# NHM - New Holland Mining



## markor (28 October 2004)

Traders,

I was wondering about the possibility of trading this stock on a regular basis - say 2 times a week. I see that over the past year, the stock has fluctuated between $0.004/share to $0.014/share, with daily fluctuations of around 25%.

http://www.tradingroom.com.au/apps/qt/quote.ac?section=pricehist&sy=tpl&code=NHM#tabs

Would it be possible to wait for a fall then buy stock, wait 2 or so days and then sell for 25% profit? I know that this must be trading in it's most simple form and I haven't considered any charting methods here or even thoroughly looked at the background of the company ( which I am used to doing since I am more of a medium - long term investor )
I am sure that there are many stocks that could be traded this way - I know some people in this forum have traded MUL in this manner. Sorry I really shouldn't devote any more discussion to MUL than necessary
A relatively small trade of $1 - $2000 even once a week could s profit of $250 - $500 profit( roughly halve that to take into account brokerage and CGT costs  )

Markor


----------



## tech/a (30 October 2004)

Markor.

Fantastic to see someone thinking outside of the square.

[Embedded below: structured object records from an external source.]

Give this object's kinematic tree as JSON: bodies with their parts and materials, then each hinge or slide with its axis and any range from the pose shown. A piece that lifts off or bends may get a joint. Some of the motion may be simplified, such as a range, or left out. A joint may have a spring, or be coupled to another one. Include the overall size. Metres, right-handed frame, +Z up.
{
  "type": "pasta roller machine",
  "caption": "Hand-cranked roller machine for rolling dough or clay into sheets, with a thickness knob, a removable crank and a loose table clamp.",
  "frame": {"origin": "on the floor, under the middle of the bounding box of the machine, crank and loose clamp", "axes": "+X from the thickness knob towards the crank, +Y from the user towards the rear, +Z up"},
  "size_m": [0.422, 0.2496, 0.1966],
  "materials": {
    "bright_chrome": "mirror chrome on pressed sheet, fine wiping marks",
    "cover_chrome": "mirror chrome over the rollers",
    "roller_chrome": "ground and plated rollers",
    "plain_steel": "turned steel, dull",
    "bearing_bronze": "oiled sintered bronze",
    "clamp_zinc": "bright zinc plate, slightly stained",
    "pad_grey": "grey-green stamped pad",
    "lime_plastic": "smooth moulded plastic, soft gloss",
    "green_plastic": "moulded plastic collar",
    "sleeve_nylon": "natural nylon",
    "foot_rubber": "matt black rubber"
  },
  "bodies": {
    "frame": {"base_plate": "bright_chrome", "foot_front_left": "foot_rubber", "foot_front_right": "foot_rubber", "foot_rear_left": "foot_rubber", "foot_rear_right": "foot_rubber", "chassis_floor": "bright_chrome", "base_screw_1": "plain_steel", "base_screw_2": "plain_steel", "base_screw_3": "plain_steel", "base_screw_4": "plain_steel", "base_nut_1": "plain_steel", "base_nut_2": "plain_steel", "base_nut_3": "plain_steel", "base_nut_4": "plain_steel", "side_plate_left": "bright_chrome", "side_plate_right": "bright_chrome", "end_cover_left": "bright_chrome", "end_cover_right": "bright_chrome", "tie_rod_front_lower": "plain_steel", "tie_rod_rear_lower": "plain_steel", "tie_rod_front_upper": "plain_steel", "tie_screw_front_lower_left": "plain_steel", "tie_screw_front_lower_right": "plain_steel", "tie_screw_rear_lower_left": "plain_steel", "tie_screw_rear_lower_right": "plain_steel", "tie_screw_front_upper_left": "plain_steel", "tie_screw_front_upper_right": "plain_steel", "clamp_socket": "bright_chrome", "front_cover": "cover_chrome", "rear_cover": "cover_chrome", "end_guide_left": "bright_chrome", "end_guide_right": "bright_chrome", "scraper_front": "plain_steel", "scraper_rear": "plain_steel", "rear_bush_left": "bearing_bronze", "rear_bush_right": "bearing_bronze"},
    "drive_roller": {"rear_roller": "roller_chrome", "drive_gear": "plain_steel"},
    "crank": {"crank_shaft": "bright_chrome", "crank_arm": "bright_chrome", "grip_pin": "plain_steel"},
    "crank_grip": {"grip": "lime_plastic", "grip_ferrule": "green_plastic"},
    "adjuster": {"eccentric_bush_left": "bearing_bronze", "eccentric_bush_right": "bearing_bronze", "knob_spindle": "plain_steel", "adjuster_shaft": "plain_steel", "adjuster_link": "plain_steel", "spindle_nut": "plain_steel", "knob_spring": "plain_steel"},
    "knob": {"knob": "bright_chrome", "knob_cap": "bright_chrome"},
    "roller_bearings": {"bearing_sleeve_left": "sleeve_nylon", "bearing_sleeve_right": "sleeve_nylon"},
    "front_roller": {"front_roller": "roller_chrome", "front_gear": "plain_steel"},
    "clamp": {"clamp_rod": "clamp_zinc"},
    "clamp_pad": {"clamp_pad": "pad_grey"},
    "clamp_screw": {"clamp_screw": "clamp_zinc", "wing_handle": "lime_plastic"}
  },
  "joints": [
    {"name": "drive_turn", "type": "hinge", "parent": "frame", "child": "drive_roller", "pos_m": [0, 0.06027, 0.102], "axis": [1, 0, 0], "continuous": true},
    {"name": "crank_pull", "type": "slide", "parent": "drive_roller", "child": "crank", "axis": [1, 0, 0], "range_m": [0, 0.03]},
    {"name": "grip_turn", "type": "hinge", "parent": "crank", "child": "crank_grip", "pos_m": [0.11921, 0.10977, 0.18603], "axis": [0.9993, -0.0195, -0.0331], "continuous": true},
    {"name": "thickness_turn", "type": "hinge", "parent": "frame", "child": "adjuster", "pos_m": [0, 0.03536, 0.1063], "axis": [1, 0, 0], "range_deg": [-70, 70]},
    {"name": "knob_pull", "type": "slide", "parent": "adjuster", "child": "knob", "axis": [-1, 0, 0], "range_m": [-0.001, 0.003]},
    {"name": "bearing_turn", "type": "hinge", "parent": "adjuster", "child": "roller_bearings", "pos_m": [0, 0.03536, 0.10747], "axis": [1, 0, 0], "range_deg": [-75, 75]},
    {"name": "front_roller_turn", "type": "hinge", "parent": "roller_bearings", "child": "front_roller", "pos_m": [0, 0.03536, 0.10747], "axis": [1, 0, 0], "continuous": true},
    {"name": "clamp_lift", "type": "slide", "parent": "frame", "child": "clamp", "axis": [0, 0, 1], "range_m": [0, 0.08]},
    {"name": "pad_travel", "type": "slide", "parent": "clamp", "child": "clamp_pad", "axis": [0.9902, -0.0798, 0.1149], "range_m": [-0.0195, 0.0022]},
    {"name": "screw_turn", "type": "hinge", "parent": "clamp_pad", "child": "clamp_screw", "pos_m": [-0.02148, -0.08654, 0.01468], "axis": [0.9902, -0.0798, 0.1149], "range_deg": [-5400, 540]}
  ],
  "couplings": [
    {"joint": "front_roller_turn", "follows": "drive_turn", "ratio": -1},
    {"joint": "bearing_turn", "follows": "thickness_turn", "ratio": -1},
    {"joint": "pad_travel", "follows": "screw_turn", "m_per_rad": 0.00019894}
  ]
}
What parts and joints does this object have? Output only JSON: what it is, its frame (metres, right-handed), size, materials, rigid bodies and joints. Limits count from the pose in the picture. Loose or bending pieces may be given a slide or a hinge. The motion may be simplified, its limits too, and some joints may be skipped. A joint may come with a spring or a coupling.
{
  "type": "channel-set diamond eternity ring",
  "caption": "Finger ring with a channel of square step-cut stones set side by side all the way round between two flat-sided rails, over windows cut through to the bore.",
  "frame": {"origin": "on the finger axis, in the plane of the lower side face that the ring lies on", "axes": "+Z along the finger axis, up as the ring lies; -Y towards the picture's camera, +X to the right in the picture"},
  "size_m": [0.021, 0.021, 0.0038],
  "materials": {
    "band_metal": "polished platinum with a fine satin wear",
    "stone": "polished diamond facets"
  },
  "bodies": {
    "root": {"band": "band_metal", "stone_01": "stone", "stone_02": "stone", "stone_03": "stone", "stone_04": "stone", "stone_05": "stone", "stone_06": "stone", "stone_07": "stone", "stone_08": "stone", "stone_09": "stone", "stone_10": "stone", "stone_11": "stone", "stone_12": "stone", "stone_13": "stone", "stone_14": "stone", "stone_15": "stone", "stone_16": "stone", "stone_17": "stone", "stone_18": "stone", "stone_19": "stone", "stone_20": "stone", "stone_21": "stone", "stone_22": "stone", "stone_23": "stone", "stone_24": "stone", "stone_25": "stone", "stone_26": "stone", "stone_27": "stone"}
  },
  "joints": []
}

Whilst trading Support and resistance is a valid method (Infact ANY trading methodology you can come up with is valid,the big question is profitability and practicality).

Below are 2 screen shots.
First is Marketdepth for NHM.
As you can see your order will have to wait in a lengthy que.
Youd also want to place your sell order as soon as your filled and thats even longer!!
The second shot is trading since June.
Volumes are very scant and the chance of doing a turn around every week looks to me very suspect.
Secondly the stock has fallen from .008 to .004 not good for a long stratergy.
Getting filled wont be the problem getting out will be.

tech


----------



## RichKid (31 October 2004)

Hi Markor, 

I do that with some stocks but NHM might require a bit more work on my part in terms of fundamentals. The first impresson you get with a stock going down so far is it's in Huge trouble. TechA is right about time periods and liquidity etc. Just a matter of finding a better candidate, maybe a nice rectangle pattern on a stock that's consolidating after a bull run. Can happen when people are waiting on news or a new project to start or when the sector is out of favour. I'd buy when it hits the bottom support of the rectangle and sell at the top resistance. This one looks like it's gradually stepping down, I'd hate to buy at a price which becomes the resistance level of the period.

Looks like a daytrader stock (see GDA- Gondwana for example). Will get back to you if I find NHM is promising. If you know of any others which may be suitable let me know. I'd prefer to see more support and regular bounces up and down before going in.


----------



## nevieboy (28 August 2006)

*nhm*

Hi fellow shareholders. Has anyone got any idea what's going on with nhm? Bought 500,000 @.009ea at the begining of year on brokers advice. It's doing nothing. Any ideas????  Thanks guys.


----------



## meoden1005 (28 August 2006)

Guys if I were broker adviser, I wouldn't advise u to buy from NHM. I dont know this company use shareholder money on what purpose. They have business for a long time and share price keeps falling. It's scary that they dont make any profit at all. Sell whenever u make profit for u share. U dont know wat happen since then


----------



## nevieboy (29 August 2006)

meoden1005 said:
			
		

> Guys if I were broker adviser, I wouldn't advise u to buy from NHM. I dont know this company use shareholder money on what purpose. They have business for a long time and share price keeps falling. It's scary that they dont make any profit at all. Sell whenever u make profit for u share. U dont know wat happen since then



Thanks meo. Waiting for nhm to reach 1cent (maybe 1.1 or a little bit more) then i'm going to get rid of it along with my broker.  Cheers


----------



## springhill (29 June 2007)

I see that NHM has rebranded/renamed/more likely rehashed itself as NGY. Beware!!:nono: I think its best we alert each other of these less than successful comanies finding a new market by stealth ie. name change


----------